The issues of prior convictions and enhancements was addressed and interpreted properly. For someone such and Andrade who obviously is driven by the need for heroine (advocated by the selling of stolen goods for which he was arrested) with the audacity to offend immediately following the first charges against him without waiting for due process of law, the sentence was appropriate. The threat of punishment is not enough to deter probable criminals. In order to send the message to society that the justice system and society will no longer endure their abuse as criminals, we must us guaranteed, swift force and show consistency.
Society seems concerned about the treatment of criminals yet no one seems concerned with the punishment society must endure because of criminals. As crime runs ramped, our American freedoms and privacy continue to dwindle as well as our safety from crime and criminals. New laws, security, and surveillance continue to take away the privacy of everyone. We must ask ourselves, how many times are we going to give someone a chance to conform to a life without crime? There is no reason to ever break a law leading to criminal conviction, let alone multiple offences. Why continue to let these people have another chance when there is no reason for the criminal acts in the first place?
The “three strikes” laws may seem unjust when someone steals video tapes and is sent to prison for fifty years, but the person committing the crime knew the law and had the option to walk away from the crime, which they chose not to do in Andrade. How many more times do offenders need to do this before the law says “enough”? How many times must someone rape or kill before they are stopped? These persons obviously cannot live civilly in society while conforming to our laws and must pay the consequences of their crime.
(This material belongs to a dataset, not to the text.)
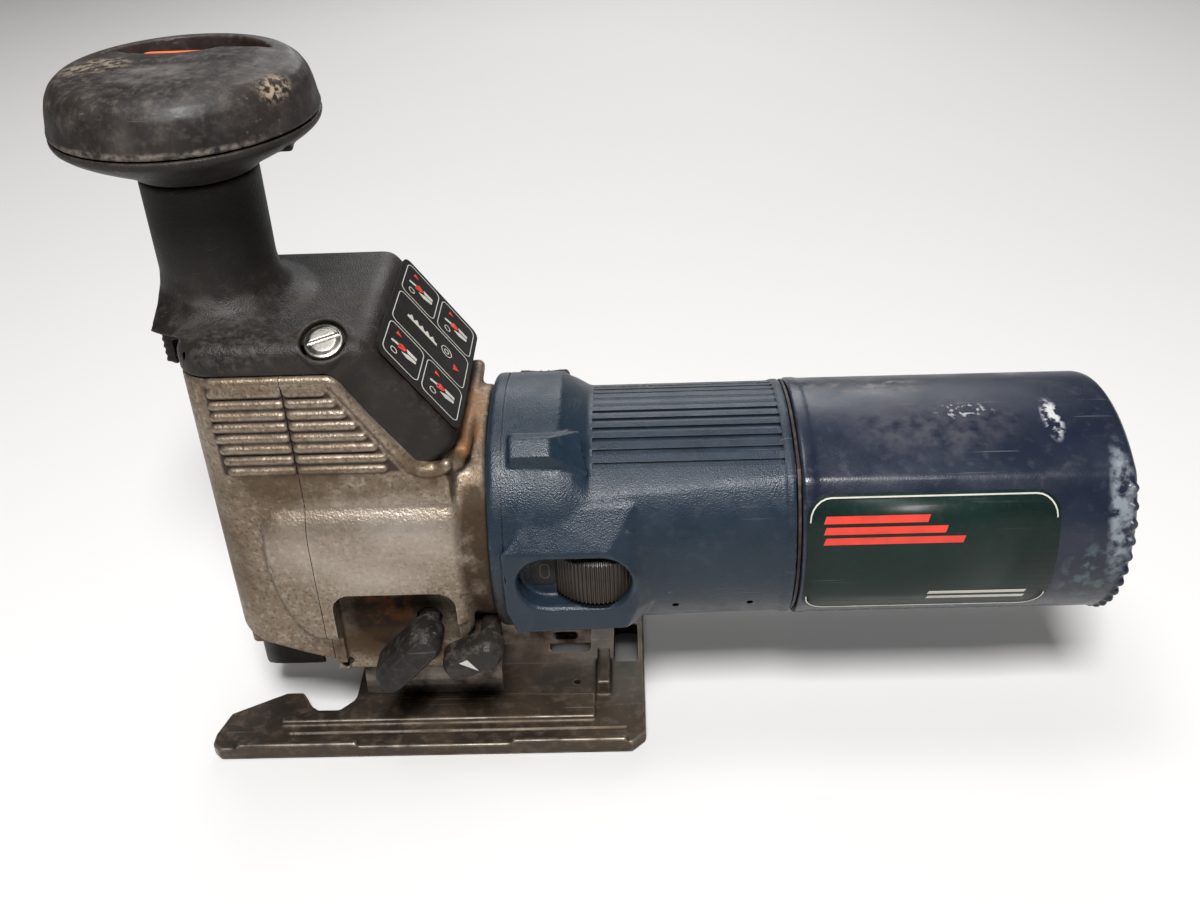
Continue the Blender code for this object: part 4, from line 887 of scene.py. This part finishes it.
def make_saucer():
    profile = [(0, SEAM_Z - 3.5), (20.0, SEAM_Z - 3.5), (24.0, SEAM_Z), (KNOB_R - 0.3, SEAM_Z),
               (KNOB_R, SEAM_Z - 0.4), (KNOB_R - 0.5, 171.2), (29.0, 169.8), (26.4, 168.2), (23.0, 166.4),
               (19.0, 164.4), (16.4, 162.8), (15.0, 161.7), (POST_R + 0.2, 161.3), (0, 161.3)]
    adds = [turned(profile, (POST_X, 0, 0))]
    for angle in (205, 338, 90):
        a = math.radians(angle)
        spot = Vector((POST_X + 27.0 * math.cos(a), 27.0 * math.sin(a), 168.6))
        adds.append(block(spot + Vector((-1.3, -1.3, -0.9)), spot + Vector((1.3, 1.3, 3))))
    obj = fused("knob_saucer", adds, [upright(POST_X, 150, 180, 9.0)], 0.4, 3)
    return dress(obj, "housing", BLACK, "black_plastic", "knob_base")


def make_dome():
    z0 = DOME_LO.z
    profile = [(0, KNOB_TOP_Z), (12.0, KNOB_TOP_Z), (19.0, KNOB_TOP_Z - 0.25), (23.4, KNOB_TOP_Z - 0.9),
               (26.2, 185.2), (28.2, 183.6), (29.5, 181.4), (30.2, 178.8), (30.6, 176.2), (30.9, 174.5),
               (KNOB_R, 174.0), (KNOB_R - 0.2, z0), (24.5, z0), (24.5, 175.2), (3.6, 175.2), (3.6, 177.5),
               (0, 177.5)]
    arm_z = (ARM_LO.z + ARM_HI.z) / 2
    pocket_y, pocket_r = ARM_LO.y + 1.3, 21.8
    edge = math.degrees(math.asin(pocket_y / pocket_r))
    pocket = arc((POST_X, 0), pocket_r, edge, 180 - edge, 30)
    pivot_x = POST_X + 11.0
    cuts = [prism(pocket, "Z", arm_z - 3.4, 192.0),
            crossbar(pivot_x, arm_z, pocket_y - 1.6, pocket_y + 12.5, 1.5),
            ball((POST_X - 5.0, pocket_y, KNOB_TOP_Z + 9.6), 1.0, (27.0, 8.5, 11.0))]
    obj = fused("knob_dome", [turned(profile, (POST_X, 0, 0))], cuts, VOXEL, 8)
    return dress(obj, "knob", RUBBER, "black_rubber", "knob_cap")


def make_crank():
    z = (ARM_LO.z + ARM_HI.z) / 2
    y0 = ARM_LO.y + 2.0
    outline = capsule((POST_X - 11.0, z), (POST_X + 11.0, z), 2.9)
    pin_x = POST_X + 11.0
    arm = [prism(outline, "Y", y0, y0 + 6.1), crossbar(pin_x, z, ARM_LO.y, ARM_HI.y, 1.2)]
    groove = bar((POST_X - 8, y0 + 3, z + 3.4), (POST_X + 5, y0 + 3, z + 3.4), 1.1)
    obj = fused("folded_crank", arm, [groove], 0.3, 3)
    return dress(obj, "crank", ORANGE, "orange_plastic", "crank_arm")


# ---- motor barrel --------------------------------------------------------------------------------

def to_switch_side(shape):
    """Turns a shape that was made on top of the motor barrel around to the switch on the far side."""
    bmesh.ops.rotate(shape, verts=shape.verts, cent=(0, 0, BARREL_Z),
                     matrix=Matrix.Rotation(-SWITCH_TURN, 3, "X"))
    return shape


def around_barrel(x, angle, reach):
    """A point off the motor axis at an angle above the near side."""
    a = math.radians(180 - angle)
    return Vector((x, reach * math.cos(a), BARREL_Z + reach * math.sin(a)))


def score(angle, x0, x1, depth, radius, top):
    """A cutter for one line along the barrel: a small step in, and a ramp back out below it."""
    a = math.radians(angle)
    down = 1 if angle > 90 else -1
    skin = barrel_radius(a, radius, top)
    points = []
    for x in (x0, x1):
        for reach, w in ((skin - depth, -0.15), (skin + 1.0, -0.15), (skin + 1.0, 1.7), (skin + 0.02, 1.7)):
            w = down * w
            points.append(Vector((x, reach * math.cos(a) - w * math.sin(a),
                                  BARREL_Z + reach * math.sin(a) + w * math.cos(a))))
    return hull(points)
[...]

Consistent application of strong laws and punishments has proven to lower crime rates since the enacting of the “three strike” laws. We need to continue to enforce consistently and refrain from the “slap on the wrist” punishment. If the idea of prison is not a deterrent because of plea bargaining and early release, we should make the consequences tougher and keep the prospective criminal out of the system before he or she enters.